Begin
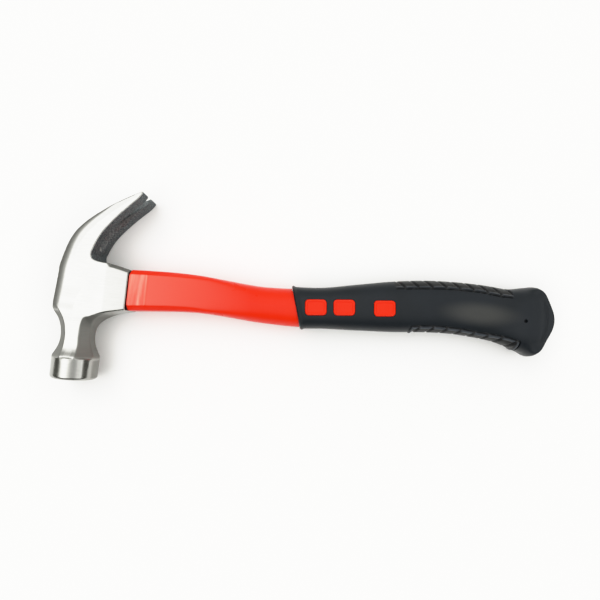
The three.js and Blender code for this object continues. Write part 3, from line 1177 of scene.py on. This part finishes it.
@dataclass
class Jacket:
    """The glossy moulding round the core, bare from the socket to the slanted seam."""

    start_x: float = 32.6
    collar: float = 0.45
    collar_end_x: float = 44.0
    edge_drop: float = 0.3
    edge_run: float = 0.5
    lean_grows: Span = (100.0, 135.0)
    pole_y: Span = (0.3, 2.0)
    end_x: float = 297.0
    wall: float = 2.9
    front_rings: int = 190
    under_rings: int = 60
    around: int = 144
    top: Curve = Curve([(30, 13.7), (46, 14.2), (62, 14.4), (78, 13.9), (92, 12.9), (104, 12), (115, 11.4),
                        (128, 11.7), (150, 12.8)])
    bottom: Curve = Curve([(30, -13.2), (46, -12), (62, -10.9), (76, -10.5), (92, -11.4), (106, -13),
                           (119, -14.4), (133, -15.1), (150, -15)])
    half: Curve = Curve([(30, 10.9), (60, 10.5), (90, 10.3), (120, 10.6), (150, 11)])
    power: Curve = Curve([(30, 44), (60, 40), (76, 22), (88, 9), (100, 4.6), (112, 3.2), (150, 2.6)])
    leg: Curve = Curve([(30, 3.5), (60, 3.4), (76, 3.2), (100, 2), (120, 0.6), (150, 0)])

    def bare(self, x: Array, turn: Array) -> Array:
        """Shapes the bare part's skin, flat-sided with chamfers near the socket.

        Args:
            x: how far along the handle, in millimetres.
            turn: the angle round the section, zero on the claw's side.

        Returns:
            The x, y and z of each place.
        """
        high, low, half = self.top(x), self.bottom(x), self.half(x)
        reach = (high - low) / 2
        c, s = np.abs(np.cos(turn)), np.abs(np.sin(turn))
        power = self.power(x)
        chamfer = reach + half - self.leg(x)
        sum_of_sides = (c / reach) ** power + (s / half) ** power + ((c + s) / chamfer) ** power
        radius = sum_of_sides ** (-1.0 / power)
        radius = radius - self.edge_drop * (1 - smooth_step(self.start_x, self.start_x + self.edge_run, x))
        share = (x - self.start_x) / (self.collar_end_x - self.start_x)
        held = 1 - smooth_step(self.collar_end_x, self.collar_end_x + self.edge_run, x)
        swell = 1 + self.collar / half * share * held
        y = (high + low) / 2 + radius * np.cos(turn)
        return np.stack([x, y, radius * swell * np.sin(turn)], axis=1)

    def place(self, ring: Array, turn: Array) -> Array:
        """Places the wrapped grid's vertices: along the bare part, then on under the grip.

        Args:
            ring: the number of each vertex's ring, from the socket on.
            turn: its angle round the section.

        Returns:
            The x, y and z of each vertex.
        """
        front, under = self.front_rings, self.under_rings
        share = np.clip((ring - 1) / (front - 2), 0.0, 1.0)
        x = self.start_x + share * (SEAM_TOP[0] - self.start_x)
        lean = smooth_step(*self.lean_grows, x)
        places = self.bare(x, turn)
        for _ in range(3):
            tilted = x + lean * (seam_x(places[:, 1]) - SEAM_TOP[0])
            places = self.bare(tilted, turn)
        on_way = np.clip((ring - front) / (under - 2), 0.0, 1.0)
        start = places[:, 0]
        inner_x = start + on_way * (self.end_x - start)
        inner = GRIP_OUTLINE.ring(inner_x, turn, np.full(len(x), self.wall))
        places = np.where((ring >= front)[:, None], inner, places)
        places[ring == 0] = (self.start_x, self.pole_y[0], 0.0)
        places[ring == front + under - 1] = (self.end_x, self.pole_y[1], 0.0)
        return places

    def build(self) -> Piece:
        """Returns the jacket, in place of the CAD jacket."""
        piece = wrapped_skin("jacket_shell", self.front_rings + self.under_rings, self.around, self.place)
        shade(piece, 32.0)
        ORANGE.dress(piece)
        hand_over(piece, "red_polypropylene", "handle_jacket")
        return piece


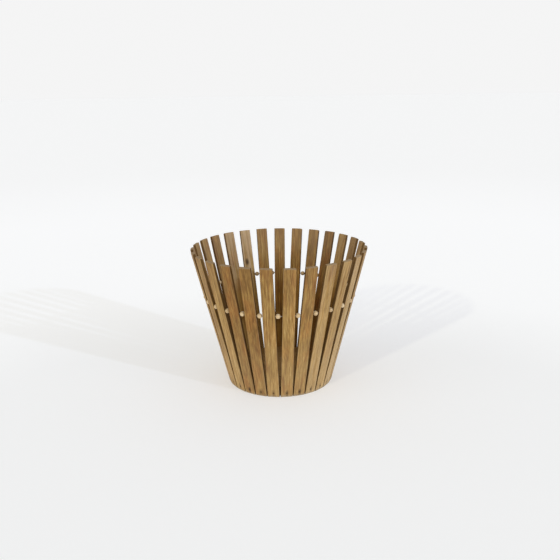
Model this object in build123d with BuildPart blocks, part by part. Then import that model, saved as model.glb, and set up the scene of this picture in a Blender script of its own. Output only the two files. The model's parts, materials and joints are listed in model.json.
End
Review the preceding data and report every line that includes the string "from".

Output below:
The three.js and Blender code for this object continues. Write part 3, from line 1177 of scene.py on. This part finishes it.
    """The glossy moulding round the core, bare from the socket to the slanted seam."""
            ring: the number of each vertex's ring, from the socket on.